After reviewing the footage, Key said he observed at least two cases of protesters actively resisting police. In one, a woman pulls her arm back from an officer. In the second, a protester curls into a ball. Each of those actions could have warranted more force, including baton strikes and pressure-point techniques, he said.
"What I'm looking at is fairly standard police procedure," Key said.
The federal courts have ruled on such cases.
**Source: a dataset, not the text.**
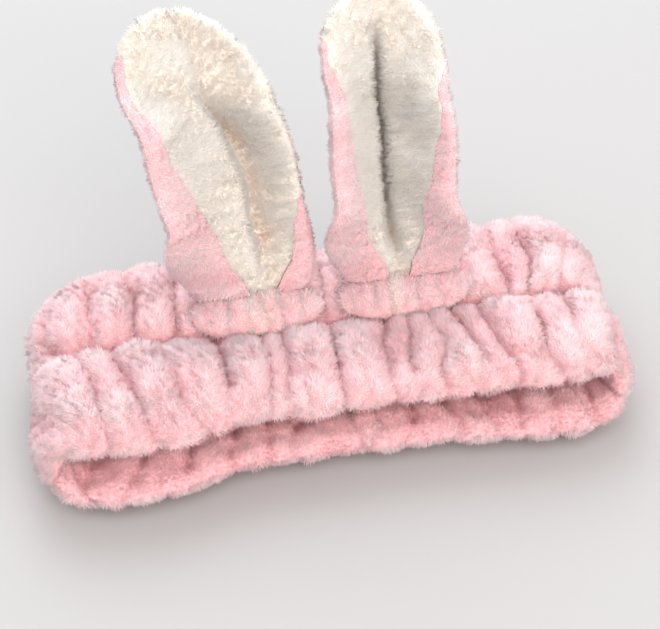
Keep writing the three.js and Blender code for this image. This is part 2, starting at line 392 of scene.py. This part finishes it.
def copies(name, corners, faces, finish, face_uv=None, normals=None):
    """One mesh of many copies: corners is copies by corners by 3, faces index one copy."""
    count, each = corners.shape[:2]
    flat = np.concatenate([np.array(face) for face in faces])
    sizes = np.array([len(face) for face in faces])
    mesh = bpy.data.meshes.new(name)
    mesh.vertices.add(count * each)
    mesh.vertices.foreach_set("co", corners.astype(np.float32).ravel())
    mesh.loops.add(count * len(flat))
    loops = (np.arange(count)[:, None] * each + flat[None]).ravel()
    mesh.loops.foreach_set("vertex_index", loops.astype(np.int32))
    mesh.polygons.add(count * len(sizes))
    starts = np.concatenate([[0], np.cumsum(np.tile(sizes, count))[:-1]])
    mesh.polygons.foreach_set("loop_start", starts.astype(np.int32))
    mesh.polygons.foreach_set("use_smooth", np.ones(count * len(sizes), bool))
    mesh.update(calc_edges=True)
    if face_uv is not None:
        chart = mesh.uv_layers.new(name="OFBake")
        chart.data.foreach_set("uv", face_uv.astype(np.float32).ravel())
    if normals is not None:
        mesh.normals_split_custom_set_from_vertices(normals.reshape(-1, 3))
    mesh.materials.append(finish)
    piece = bpy.data.objects.new(name, mesh)
    bpy.context.scene.collection.objects.link(piece)
    return piece


def scatter(points, normals, tone, length, density, seed):
    """Roots of tufts spread evenly over a grid of points: density is per square millimetre."""
    a, b = points[:-1, :-1], points[:-1, 1:]
    c, d = points[1:, 1:], points[1:, :-1]
    area = 0.5 * np.linalg.norm(np.cross(c - a, d - b), axis=-1) * 1e6
    share = (area * (density[:-1, :-1] + density[1:, 1:]) / 2).ravel()
    count = int(share.sum())
    rng = np.random.default_rng(seed)
    steps = (np.arange(count) + rng.random(count)) * (share.sum() / count)
    cell = np.clip(np.searchsorted(np.cumsum(share), steps), 0, len(share) - 1)
    row, column = np.divmod(cell, points.shape[1] - 1)
    u, v = rng.random((2, count))

    def spread(values):
        weights = ((1 - u) * (1 - v), u * (1 - v), u * v, (1 - u) * v)
        ways = ((0, 0), (0, 1), (1, 1), (1, 0))
        parts = [values[row + r, column + k] for r, k in ways]
        if values.ndim == 3:
            weights = [w[:, None] for w in weights]
        return sum(w * p for w, p in zip(weights, parts))

    facing = spread(normals)
    facing /= np.maximum(np.linalg.norm(facing, axis=1), 1e-9)[:, None]
    return {"root": spread(points), "facing": facing, "tone": spread(tone), "length": spread(length)}


def grow(name, patches, finish, seed, width=0.00026, combed=(0, 0, 0), wild=1.0):
    """The pile of some patches of cloth, one tuft from each root, laid the way it is combed."""
    root, facing, tone, length = (np.concatenate([p[k] for p in patches])
                                  for k in ("root", "facing", "tone", "length"))
    rng = np.random.default_rng(seed)
    count = len(root)
    # The pile leans in broad sweeps, in small clumps and a little at random.
    lean = 0.24 * lean_broad(root) + 0.26 * lean_clump(root) + 0.14 * rng.normal(size=(count, 3))
    lean = wild * lean + np.array(combed)
    lean -= (lean * facing).sum(1)[:, None] * facing
    reach = length * (1 + 0.18 * length_clump(root)[:, 0] + 0.16 * rng.normal(size=count))
    reach = np.clip(reach, 0.0009, 0.0055)
    other = np.cross(facing, rng.normal(size=(count, 3)))
    other /= np.linalg.norm(other, axis=1)[:, None]
    third = np.cross(facing, other)
    thick = width * rng.uniform(0.75, 1.25, count)
    high = tuft_corners[:, 2]
    upright = 1 / np.sqrt(1 + (lean ** 2).sum(1) * 0.5)
    sunk = -0.0004
    radial = (tuft_corners[None, :, 0, None] * other[:, None]
              + tuft_corners[None, :, 1, None] * third[:, None])
    risen = (sunk + reach * upright)[:, None, None] * high[None, :, None] * facing[:, None]
    leant = reach[:, None, None] * (high ** 1.5)[None, :, None] * lean[:, None] * 0.62
    corners = root[:, None] + risen + leant + thick[:, None, None] * radial
    corners[..., 2] = np.maximum(corners[..., 2], 0.0002 + 0.0006 * high)
    normals = facing[:, None] + 0.45 * radial + 0.35 * lean[:, None] * high[None, :, None]
    normals /= np.linalg.norm(normals, axis=-1)[..., None]
    # Each tuft's share along u: the painted shade given at its root, plus random tone in patches and per
    # tuft.
    shade = np.clip(tone + 0.09 * tone_patch(root)[:, 0] + 0.10 * rng.normal(size=count), 0.02, 0.98)
    chart = []
    for face in tuft_faces:
        for spot, vertex in enumerate(face):
            if max(high[face]) < 0.01:  # the foot of the tuft
                side, rise = ((-0.005, 0.0), (0.005, 0.0), (0.0, 0.02))[spot]
            else:
                side, rise = 0.005 * np.sin(vertex * 2.1 + 0.4), high[vertex] * 0.98 + 0.01
            chart.append(np.stack([shade + side, np.full(count, rise)], -1))
    return copies(name, corners, tuft_faces, finish, np.stack(chart, 1), normals)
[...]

At the 9th U.S. Circuit Court of Appeals, which covers courts in nine western states, the cases have centered on whether or not the protesters were involved in what is called "active resistance."
The court used the term in considering a case about another highly circulated video of a group of passive demonstrators being swabbed with pepper spray in 1997. The protesters had linked arms on the floor of a California congressman's office to protest the logging of old-growth redwood trees on California's North Coast.
Because demonstrators were using a metal sleeve to prevent the county sheriff's office from separating them, attorneys argued the protestors' "active resistance" left officers no other way to disperse them than dabbing their eyelids with Q-tips soaked in pepper spray, said Jim Wheaton, an attorney who assisted in the prosecution of the civil case.
The 9th Circuit ruled that the protesters weren't in "active resistance," and because they were sitting peacefully, the use of pepper spray was excessive.
"Pepper spray is designed to protect people from a violent attack, to stop somebody from doing something," said Wheaton, senior counsel for the Oakland-based First Amendment Project.
UC Davis police used "it as a torture device to force someone to do something, and that's exactly what the 9th Circuit said was unreasonable and excessive."